REMARKS.-We have not seen lately, so striking a display of the spirit of bigotry, as this fact indicates. As such it deserves a few remarks. We do not intend to make any exclamations about it-it is not worth while to cry "Oh! Heu! and Proh!" but quietly anatomize and examine it, as a curious product of the day.

Perhaps the reader may think that this book of Miss Sedgwick's inculcates some of the doctrinal opinions of Unitarians. The little volumes which issue from the Presbyterians presses, for infant minds, commonly consists of some bald incidents assuming the form of a story, on which are hung discourses on Total Depravity, Original Sin, &c. The reader may therefore suppose that this is a Unitarian book of the same kind. He would be much mistaken. Not a doctrinal or disputed religoius dogma of any kind is introduced into it. Hinc illæ lacrymæ. The great trouble is that it does not teach the Trinity, Original Sin, &c. Its sins are those of omission solely.

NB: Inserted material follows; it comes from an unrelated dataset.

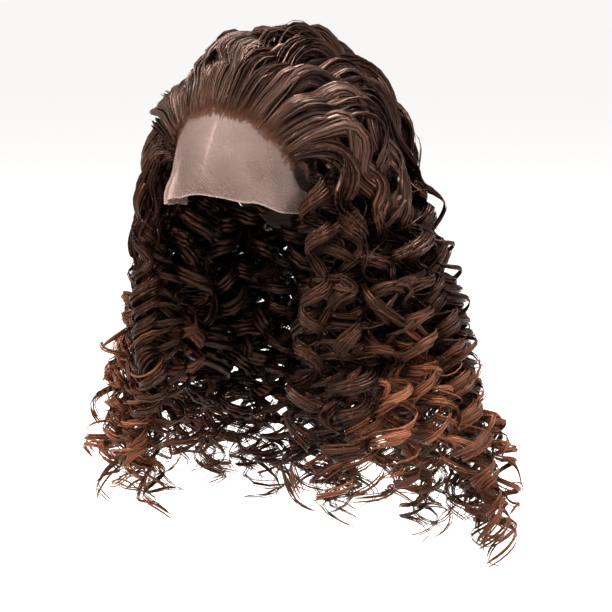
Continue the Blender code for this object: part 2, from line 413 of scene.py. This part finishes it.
def crown_path(root_azimuth, root_reach, lane, lift):
    """How a lock is swept from its root to the rim, as azimuths and reaches. It is a cubic curve on a flat
    map, where the crown of the head is the centre and the distance from it is the reach. It leaves the root
    towards the back, the farther the more lift it has, and comes to the rim straight down."""
    root_angle, lane_angle = math.radians(root_azimuth), math.radians(lane)
    root = root_reach * np.array([math.sin(root_angle), -math.cos(root_angle)])
    leave = np.array([math.sin(lane_angle), -math.cos(lane_angle)])
    end = RIM_REACH * leave
    span = np.linalg.norm(end - root)
    back = unit(np.array([root[0] * 0.25, 1.0]))
    first = root + back * (lift + 0.30 * span)
    last = end - leave * 0.42 * span
    share = np.linspace(0, 1, 40)[:, None]
    flat = (
        root * (1 - share) ** 3
        + 3 * first * share * (1 - share) ** 2
        + 3 * last * share**2 * (1 - share)
        + end * share**3
    )
    return np.degrees(np.arctan2(flat[:, 0], -flat[:, 1])), np.linalg.norm(flat, axis=1)


class Tuft:
    """What the locks of one ringlet have in common. Its depth is 0 outermost and 1 next to the cap."""

    def __init__(self, depth):
        self.depth = depth
        self.turn = draw.choice([-1, 1])
        self.wave_start = draw.uniform(0, 2 * math.pi)
        self.wave_length = WAVE_LENGTH * draw.uniform(0.85, 1.2)
        self.pitch = PITCH * draw.uniform(0.80, 1.2)
        self.radius = CURL_RADIUS * draw.uniform(0.85, 1.2)
        self.phase = draw.uniform(0, 2 * math.pi)
        self.curl_start = draw.uniform(-0.05, 0.02)
        self.drift = draw.normal(0, 1, (7, 3))
        self.uneven = np.clip(draw.normal(0, 1, (10, 3)), -1.5, 1.5)
        # Here and there a ringlet turns back and goes on the other way round.
        self.turn_backs = draw.uniform(0.2, 0.9, draw.integers(0, 2))
        self.out_share = draw.uniform(0.8, 1.1)
        self.across_share = draw.uniform(0.9, 1.15)
        self.length = draw.uniform(0.95, 1.05)
        self.copper_off = draw.normal(0, 0.05)
        self.tone = draw.uniform(0.75, 1.3)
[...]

The book is made up of some beautiful stories, parables, or sketches, to inculcate the christian virtues by fair and sweet examples. The first tale, for instance, is called "Overcome evil with good," and shows how a little boy, by courageously conquering his disposition to hate a harsh man who had illtreated him, and taking an opportunity of doing him a good service, overcame the bad temper of the rough farmer. Another, called "Mill Hill," shows a gentle Samaritan, going about on meek offices of love, and pouring the oil and wine of kindness and wisdom, into the wounds of misery and sin. These sketches have the peculiar merit of doing justice to the difficulty of right doing. It is a very easy thing to make stories about little paragons of piety and goodness-little saints in petticoats, who are wise and holy beyond all example. This is easy. But Miss Sedgwick does better. She dwells on the in ward struggle-the bitterness of renunciation-the seduction and sophistry which tempts to wrong--and the strait and narrow way which leads to right. What we want in a moral tale is, that it shall show us how beings like ourselves, "made in all points as we are," and tempered like us, can struggle through.